Though one may be overpowered,
two can defend themselves.
A cord of three strands is not quickly broken.
* String Demonstration *
Paul also wrote and challenges us:
23 Let us hold unswervingly to the hope we profess, for he who promised is faithful. 24 And let us consider how we may spur one another on toward love and good deeds, 25 not giving up meeting together, as some are in the habit of doing, but encouraging one another—and all the more as you see the Day approaching.
It is critically necessary to be connected with God, but we also need each other. This also is God’s plan and design for us; to need one another.
This year, God is calling us to be connected with the world. The bulk of the ministry that we see Jesus doing was reaching out to those considered by the religious culture to be sinners and unclean. One of the most famous encounters and powerful salvations that we see happen is recorded here:
19 Jesus entered Jericho and was passing through. 2 A man was there by the name of Zacchaeus; he was a chief tax collector and was wealthy. 3 He wanted to see who Jesus was, but because he was short he could not see over the crowd. 4 So he ran ahead and climbed a sycamore-fig tree to see him, since Jesus was coming that way.
5 When Jesus reached the spot, he looked up and said to him, “Zacchaeus, come down immediately.
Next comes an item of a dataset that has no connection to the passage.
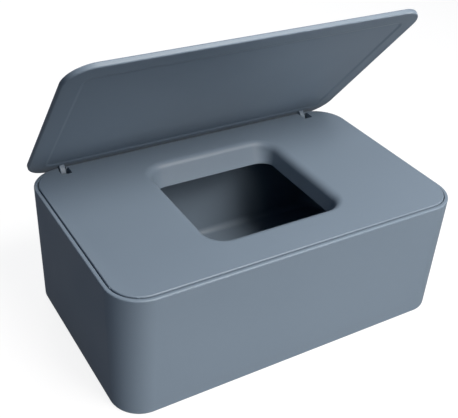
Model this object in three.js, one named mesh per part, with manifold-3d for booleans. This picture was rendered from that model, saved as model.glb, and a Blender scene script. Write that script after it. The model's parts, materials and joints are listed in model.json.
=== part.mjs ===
import * as THREE from 'three';
import { mergeVertices } from 'three/addons/utils/BufferGeometryUtils.js';
import Module from 'manifold-3d';

// A rectangular dispenser box for wipes: an open body, a cover plate with a flared mouth
// that drops into its rim, and a flat lid on two cranked arms.
// Millimetres, +Z up. The origin is the middle of the foot, the front faces -Y.

// Body
const LENGTH = 190;
const DEPTH = 118;
const RIM_HEIGHT = 68;
const FOOT_INSET = 1.2;
const RIM_CORNER = 17.4;
const FOOT_CORNER = 15.3;
const WALL = 1.9;
const FLOOR = 2;
const RIM_ROUND = 1.2;
const RIM_LIP_ROUND = 0.4;
const FOOT_ROUND = 0.8;
const INNER_FILLET = 4;

// Ledges in the body's corners, which the cover's skirt stands on
const LEDGE_WIDTH = 2.2;
const LEDGE_THICKNESS = 1.6;
const LEDGE_RUN_X = 13;
const LEDGE_RUN_Y = 19;

// Cover plate and its skirt
const SEAM = 0.4;
const COVER_PROUD = 0.6;
const COVER_THICKNESS = 2;
const COVER_EDGE_ROUND = 0.6;
const SKIRT_DEPTH = 5;
const SKIRT_THICKNESS = 1.4;
const SEAT_GAP = 0.3;

// Mouth: the flare where it leaves the flat of the cover, and its drafts
const MOUTH_LENGTH = 83;
const MOUTH_DEPTH = 80.6;
const MOUTH_CENTRE_Y = 1.4;
const MOUTH_CORNER = 14.4;
const MOUTH_DROP = 11.6;
const MOUTH_WALL = 2;
const SIDE_FLARE_RADIUS = 4.4;
const SIDE_DRAFT = 6;
const END_FLARE_RADIUS = 4.5;
const END_DRAFT = 25.5;

// Lid, a little smaller than the body
const LID_END_INSET = 1;
const LID_SIDE_INSET = 1.2;
const LID_CORNER = 14;
const LID_THICKNESS = 2.8;
const LID_EDGE_ROUND = 0.8;
const LID_REST_GAP = 0.7;
const FIELD_DEPTH = 0.5;
const FIELD_INSET = 8.5;
const FIELD_SLOPE = 3;
const LID_OPEN_ANGLE = 50;

// Hinge, placed from the body's back and ends
const HINGE_INSET = 4.4;
const HINGE_DROP = 6.5;
const ARM_END_INSET = 19.6;
const ARM_WIDTH = 3;
const ARM_THICKNESS = 3.3;
const ARM_BOSS_RADIUS = 2.2;
const PIN_RADIUS = 1.1;
const PIN_CLEARANCE = 0.3;
const NOTCH_REACH = 4.6;
const NOTCH_FRONT_GAP = 0.5;
const NOTCH_SIDE_GAP = 1.3;
const NOTCH_FOOT_GAP = 0.3;
const EAR_THICKNESS = 2;
const EAR_REACH = 2.9;
const EAR_INSET = 0.1;

// Facets
const CORNER_STEPS = 10;
const ROUND_STEPS = 4;
const PIN_STEPS = 20;
const CUT = 5;

const coverTop = RIM_HEIGHT + COVER_PROUD;
const coverUnderside = coverTop - COVER_THICKNESS;
const skirtFoot = coverUnderside - SKIRT_DEPTH;
const hingeY = DEPTH / 2 - HINGE_INSET;
const hingeZ = RIM_HEIGHT - HINGE_DROP;
const armX = LENGTH / 2 - ARM_END_INSET;
const lidUnderside = coverTop + LID_REST_GAP;
const lidTop = lidUnderside + LID_THICKNESS;
const notchHalf = ARM_WIDTH / 2 + NOTCH_SIDE_GAP;
const notchFrontY = hingeY - NOTCH_REACH;

const radians = THREE.MathUtils.degToRad;
const wasm = await Module();
wasm.setup();

function toSolid(geometry) {
  const bare = geometry.clone();
  bare.deleteAttribute('normal');
  bare.deleteAttribute('uv');
  const merged = mergeVertices(bare, 1e-5);
  return new wasm.Manifold(new wasm.Mesh({
    numProp: 3,
    vertProperties: new Float32Array(merged.attributes.position.array),
    triVerts: new Uint32Array(merged.index.array),
  }));
}

function toGeometry(solid) {
  const mesh = solid.getMesh();
  const geometry = new THREE.BufferGeometry();
  geometry.setAttribute('position', new THREE.BufferAttribute(mesh.vertProperties, 3));
  geometry.setIndex(new THREE.BufferAttribute(mesh.triVerts, 1));
  geometry.computeVertexNormals();
  return geometry;
}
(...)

I must stay at your house today.” 6 So he came down at once and welcomed him gladly.
7 All the people saw this and began to mutter, “He has gone to be the guest of a sinner.”
8 But Zacchaeus stood up and said to the Lord, “Look, Lord! Here and now I give half of my possessions to the poor, and if I have cheated anybody out of anything, I will pay back four times the amount.”
9 Jesus said to him, “Today salvation has come to this house, because this man, too, is a son of Abraham. 10 For the Son of Man came to seek and to save the lost.”
Just as Jesus was called to seek and save the lost, we also are anointed and called to do the same. This calling requires sacrifice on our part. Reaching out to the lost around us is not something that happens without being intentional about it. No one ever tripped a sinner and got back up being a saint; having simply stumbled into salvation. For sure, we find no examples of accidental salvations in the Bible.
Rather, we find accounts of people being invited into God’s Kingdom and the incredible sacrifices that men and women of faith made just in order to extend that invitation to them. Just being ourselves, the salt and light that Jesus says that we are, and by being around others can make people desire the hope that is within us and ask for it. However, salvation is an intentional act which occurs after either us, or the Lord Himself, invites people to receive it.
Just before Jesus explains the high cost of being His disciple, He gives us a parable that looks far too much like the church of today. Thanks be to God, we are going to choose to no longer allow it to look this way, though!
16 Jesus replied: “A certain man was preparing a great banquet and invited many guests. 17 At the time of the banquet he sent his servant to tell those who had been invited, ‘Come, for everything is now ready.’
18 “But they all alike began to make excuses. The first said, ‘I have just bought a field, and I must go and see it. Please excuse me.’
19 “Another said, ‘I have just bought five yoke of oxen, and I’m on my way to try them out. Please excuse me.’
20 “Still another said, ‘I just got married, so I can’t come.’
21 “The servant came back and reported this to his master. Then the owner of the house became angry and ordered his servant, ‘Go out quickly into the streets and alleys of the town and bring in the poor, the crippled, the blind and the lame.’
22 “‘Sir,’ the servant said, ‘what you ordered has been done, but there is still room.’
23 “Then the master told his servant, ‘Go out to the roads and country lanes and compel them to come in, so that my house will be full. 24 I tell you, not one of those who were invited will get a taste of my banquet.’”
Each and every one of us have countless legitimate excuses for not being connected. We’re busy. Plain and simply put, we are truthfully and legitimately busy. We’re just like those that Jesus spoke about. We have things to buy and maintain, we have things that we need to do, we have complex relationships, we are busy.
However, Jesus couldn’t have made it more clear that choosing to be busy with the things of this world instead of being busy compelling people to come into His house comes at a steep cost. It enrages Him. He paid too high of a price for this invitation into His Kingdom to be blown off and ignored. Now, anyone and everyone are invited to receive the invitation that the church is simply too busy to take advantage of.
James chapter 2 reminds us that salvation is not a simple act of saying we have faith in Jesus. Faith, if it is not coupled with our actions, is dead and of no use to us. If we truly have faith that Jesus has forgiven our sins, set us free, and given us new life, then we had better act like it. To selfishly horde our faith after we’ve been saved and not to freely and joyfully invite others to receive it reveals either that we have not truly been saved or that we’ve forgotten all that Christ has done for us.
Let us invite in everyone regardless of where they are at now! In fact, this is more than an invitation. Jesus said to compel them to come into His Kingdom!
Poor? Come on in!
Crippled? Come on in!
Blind? Come on in!
Lame? Come on in!
Live out in the sticks by the boondocks? Come on in!
Jesus tells us to go out, connect with people where they are at, and invite them to connect with Him. The party is ready and waiting on them!
In reality, being called to connect with God, with our church family, and with the world around us is essentially to live out the two greatest commandments that Jesus confirmed:
‘Love the Lord your God with all your heart and with all your soul and with all your strength and with all your mind’; and, ‘Love your neighbor as yourself.’
We simply cannot love God and others without being connected to them.
If we all fully commit to God’s vision for us, this year will be a year of tremendous strengthening and growth as we no longer carry our burdens alone, but all live our lives connected with one another.
This year, we will choose to live:
Connected. With God, with family, and with the world.